With the growth of COVID-19 cases in Idaho, Gov. Brad Little held a press conference to discuss how to address current hospital capacity issues.
With a new record of 2,298 COVID-19 cases reported in Idaho on Wednesday, Dec. 9, the state had the highest national rate of test positivity of 22.9%, according to the White House Coronavirus Task Force report released Dec. 6. Currently, there is 119 Intensive Care Unit (ICU) beds available in Idaho and 481 available ventilators.
Since March 13, 2020, 116,203 Idahoans have contracted coronavirus and 1,103 have died from the disease. Little addressed the health problems and risks that the coronavirus can cause the community and individuals.
In some parts of the state, emergency calls for people with COVID-19 are up 300% and some of the Emergency Medical Services (EMS) staff are out sick due to the virus, which is causing delays in response time, according to Little.
“The vast majority of Idaho’s hospitals are being pushed to their limits, too many health care workers are out sick with COVID-19 or in quarantine due to exposure,” Little said.
Little noted that Idaho will be staying in Stage 2 in a statewide public health order to combat the rise in cases over the last month.
“The goal of the pandemic response has always been to elevate and preserve healthcare capacity so that we can continue to be healthy and have access to care when we need it,” Little said.

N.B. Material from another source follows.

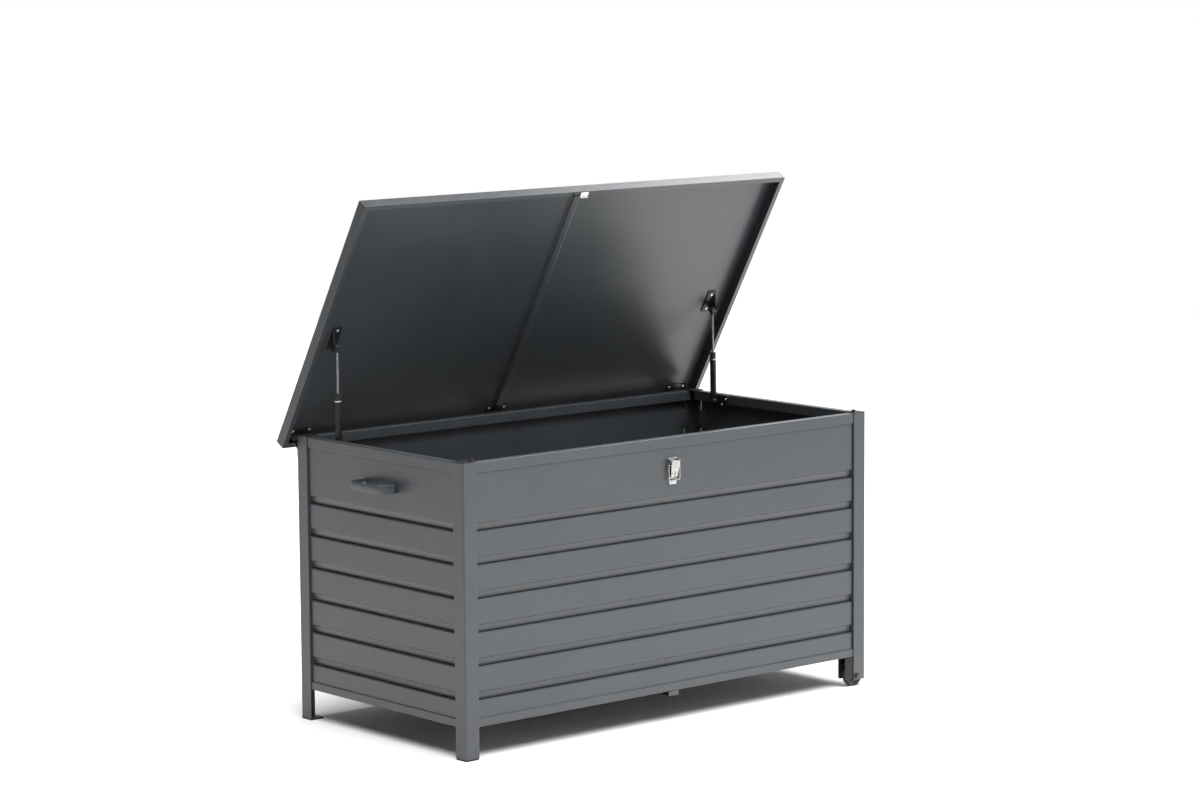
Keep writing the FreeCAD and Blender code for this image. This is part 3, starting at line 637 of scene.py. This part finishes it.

Physical distancing and mask-wearing are encouraged. There is no state-wide mask mandate. Little emphasized the urgent necessity that Idahoans take the coronavirus seriously in order to combat the rising number of cases and limited hospital capacity that is affecting our community.
According to Little, individuals going to the hospital for any non-coronavirus-related reasons might have to wait long periods of time to be seen or may not receive a hospital bed at all due to current capacity issues.
Addressing people who do not “believe” in the coronavirus, Little cited that the information hospitals are giving is accurate and that the increase in the spread of the virus will affect everyone in some way.
“Please make the right choices. Choose to wear a mask when around anyone who is not a member of your household, choose to avoid gatherings and keep physical distancing between you and others,” Little said. “And if we all choose to love our neighbors to do a better job, we will be able to protect lives, protect our workforce, protect our economy and protect our children from falling behind.”